Il presidente russo Vladimir Putin può essere processato per presunti crimini di guerra, come accaduto in altri processi storici, tra cui quelli «nei confronti dei nazisti, o come quello che ha visto coinvolto l’ex presidente jugoslavo Slobodan Milošević o ancora l’ex leader liberiano Charles Taylor». Sono le parole del procuratore capo della Corte penale internazionale Karim Khan, dopo l’emissione del mandato di arresto che la Corte Penale Internazionale de L’Aja ha spiccato nei confronti del presidente russo, per essere processato per i presunti crimini di guerra compiuti durante la guerra di Mosca contro Kiev e, in particolare per un presunto piano di deportazione di bambini ucraini in Russia. «Tutti questi leader erano incredibilmente potenti, eppure si sono trovati nelle aule dei tribunali», ha proseguito Khan nella sua intervista alla Cnn, sottolineando che non è escluso che anche Putin possa finire davanti alla corte, malgrado le perplessità sulla possibile sua cattura, e sul fatto che il presidente russo possa essere giudicato in aula e non eventualmente in contumacia. Non solo. Il procuratore capo della Corte penale internazionale ha anche sottolineato che «Putin è il primo capo di Stato di un membro permanente del Consiglio di sicurezza delle Nazioni Unite contro cui è stato emesso un mandato di arresto».
La versione di Mosca
Di tutt’altro avviso, ovviamente, la Russia, che considera almeno in via ufficiale “carta igienica” la pronuncia della Cpi, come ha avuto a dire ieri l’ex premier Dmitry Medvedev. A elaborare la posizione di Mosca sul mandato d’arresto nel quadro di lontanissimi ma eventuali negoziati di pace è stata oggi la portavoce del ministero degli Esteri Maria Zakharova.

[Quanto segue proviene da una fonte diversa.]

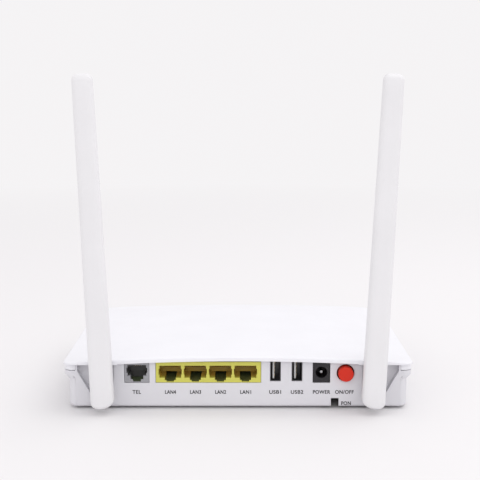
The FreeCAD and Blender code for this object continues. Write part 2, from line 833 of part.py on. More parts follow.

Un eventuale accordo per l’Ucraina, ha detto la portavoce, dovrà comprendere «la cancellazione delle sanzioni e di tutte le cause legali contro la Russia nelle Corti internazionali». Per arrivare alla pace, ha aggiunto Zakharova in una dichiarazione postata sul sito del ministero degli Esteri di Mosca, è inoltre necessario che «cessino i rifornimenti di armi e mercenari all’Ucraina», nonché il ritorno di Kiev a uno status neutrale e il riconoscimento internazionale delle nuove realtà territoriali. Come a dire – considerate le richieste palesemente inaccettabili per Kiev – che il Cremlino non è disposto a sedersi ad alcun tavolo.